She grew up in Flatbush with her family and went on to complete her law degree at Columbia University.
Ginsburg was known as a champion of women’s rights, taking on groundbreaking gender discrimination cases in the 1970s before being appointed to the U.S. Court of Appeals for Washington, D.C. in 1980 and then to the Supreme Court in 1993.
She was the second woman to sit at the Supreme Court bench and the longest serving Jewish Supreme Court justice.
As justice, Ginsburg played a big role in the landmark case of the United States vs. Virginia in 1996. The court ruled that qualified women could not be denied admission to Virginia Military Institute. The ruling made the university the last all-male public school in the country.
Referred to by some as the “Notorious RBG,” she also was part of the Obergefell Vs. Hodges 2015 case that granted same sex couples the right to get married in all 50 states.

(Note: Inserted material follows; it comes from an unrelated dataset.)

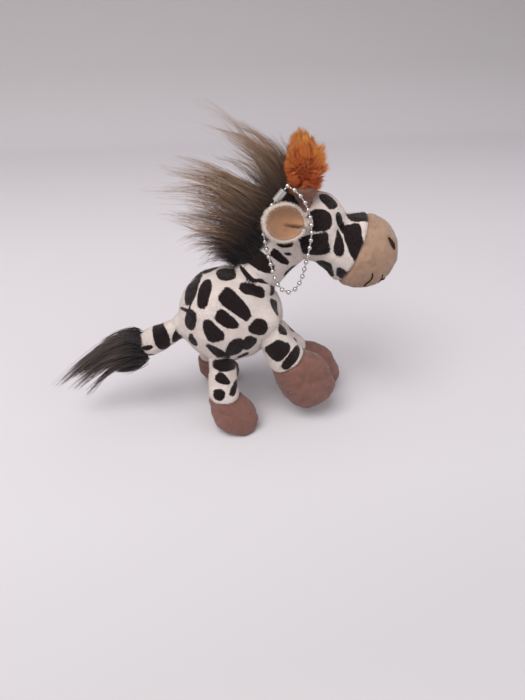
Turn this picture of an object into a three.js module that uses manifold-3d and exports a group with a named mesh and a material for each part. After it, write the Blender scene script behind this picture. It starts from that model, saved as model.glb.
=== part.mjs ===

Brooklyn is keeping her legacy alive with a bronze statue at City Point, Brooklyn and renaming the Brooklyn Municipal Buildings to the Justice Ruth Bader Ginsburg Municipal Building.
“I miss her wisdom,” one person told News 12. “And I really wish she was here. Biden could use her help.”
A current building at New York City Health + Hospitals/Coney Island and one in construction will also be called Ruth Bader Ginsburg Hospital.